Agency photographer of the year: the shortlist

The Guardian’s picture desk receives millions of images each year from news agency photographers around the world. Our editors have chosen a selection of photographers whose work stood out in 2018. An overall winner will be announced on 21 December.

Hollywood’s go-to character actor takes the lead at last

JK Simmons won the Oscar for best supporting actor in 2015. Now he’s playing two leading roles simultaneously in Counterpart, a TV thriller set in parallel worlds. “Sometimes I need to make sure that I’m not just shying away from something challenging,” he tells Amy Nicholson.

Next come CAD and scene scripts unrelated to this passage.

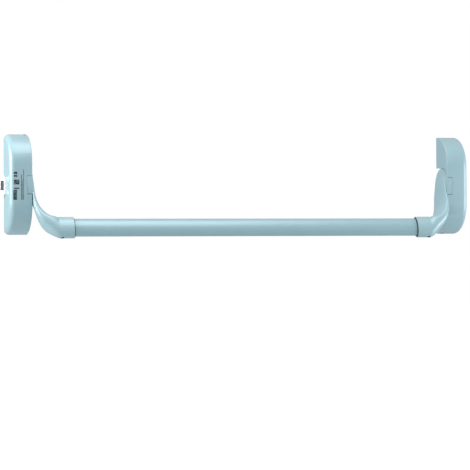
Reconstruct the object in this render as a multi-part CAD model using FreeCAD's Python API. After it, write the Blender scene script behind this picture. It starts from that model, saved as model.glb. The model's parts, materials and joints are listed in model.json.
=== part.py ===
# Panic exit bar: two surface housings on a door, a cranked arm pivoting in each, and an
# oval push tube between the arms. Pushing the tube turns the arms and draws the latch bolt in.
# Millimetres. The door face is the plane Y = 0, the room is towards -Y, +Z is up, and +X runs
# from the latch housing to the idle housing. Depth means the distance from the door face.

import FreeCAD, Part
import math
import os

V = FreeCAD.Vector

# ---- housings ----
housing_height = 190.0
housing_width = 43.0
housing_depth = 62.0
span = 825.0                    # between the inner sides of the two housings
cover_wall = 2.2
end_flat = 2.3                  # flat part of each end, next to the door
end_radius = 54.0
end_drop = 60.0                 # height of the curved part at each end
outer_edge_radius = 10.0
inner_edge_radius = 1.6
plate_thickness = 3.0
plate_gap = 0.3                 # between the base plate and the cover all round

# ---- pivot and hub ----
pivot_depth = 30.0
pivot_drop = 2.2                # below the middle of the housing
hub_radius = 35.4
hub_gap = 1.0                   # round the hub in its recess
hub_side_gap = 0.3              # between the hub and the recess floor
hub_thickness = 10.2
hub_proud = 0.8                 # hub disc beyond the housing's side
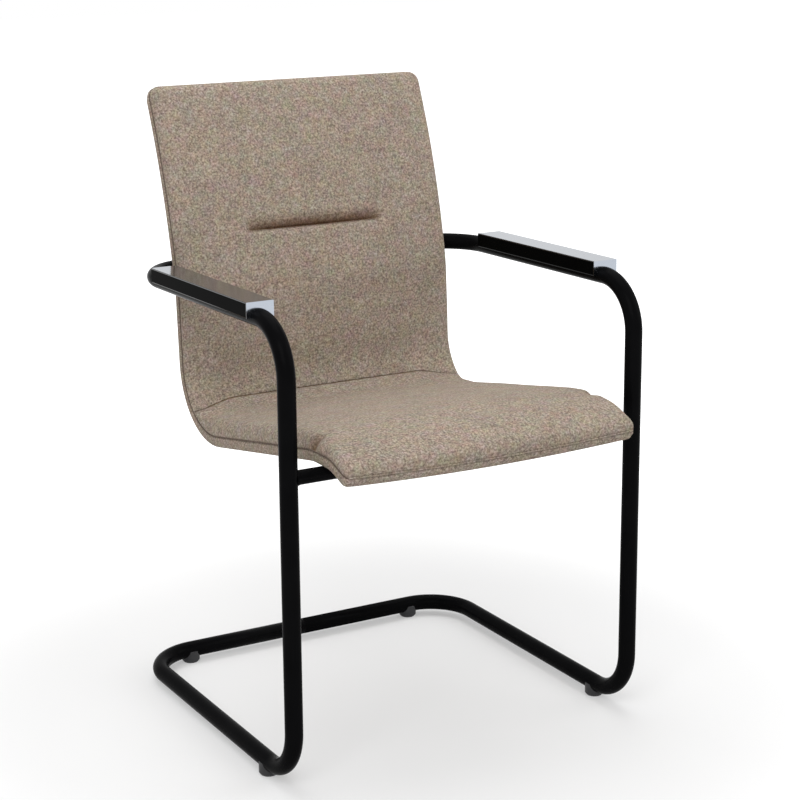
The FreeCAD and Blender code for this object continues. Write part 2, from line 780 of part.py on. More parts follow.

Could Angela Merkel’s successor be Europe’s saviour?

For the first time in postwar German history, a national leader has managed her own succession, says Alan Posener. Angela Merkel’s chosen successor as leader of the ruling CDU party, Annegret Kramp-Karrenbauer, also known as AKK, is decisive, capable and an instinctive European, he writes.

Why ferocious wildfires are the new abnormal

Trapped in her car as the Camp fire closed in, Ruth McLarty phoned her daughter to say goodbye. Weeks after her miraculous escape, she and other survivors tell Oliver Milman that climate change will inflict an increasing number of catastrophic wildfires on California.

Opinion

Donald Trump thinks tariffs will “make America rich again” – but by imposing them he has in effect raised taxes on most Americans and made them poorer, says Robert Reich.

Tariffs could put us into a recession. The world’s other big economies are slowing, too. In 1930, congressmen Smoot and Hawley championed isolationist tariffs that President Herbert Hoover signed into law. They deepened the Great Depression.

Sport

Atlanta United have capped their remarkable ascent by winning their first MLS Cup in front of more than 70,000 hometown fans. Graham Parker asks the club’s president, Darren Eales, how he can sustain that success next season and beyond.

River Plate have clinched Argentina’s coveted soccer trophy, the Copa Libertadores, with a 5-3 aggregate victory over arch-rivals Boca Juniors, after the game’s second leg was relocated from Buenos Aires to Madrid as a result of fan violence.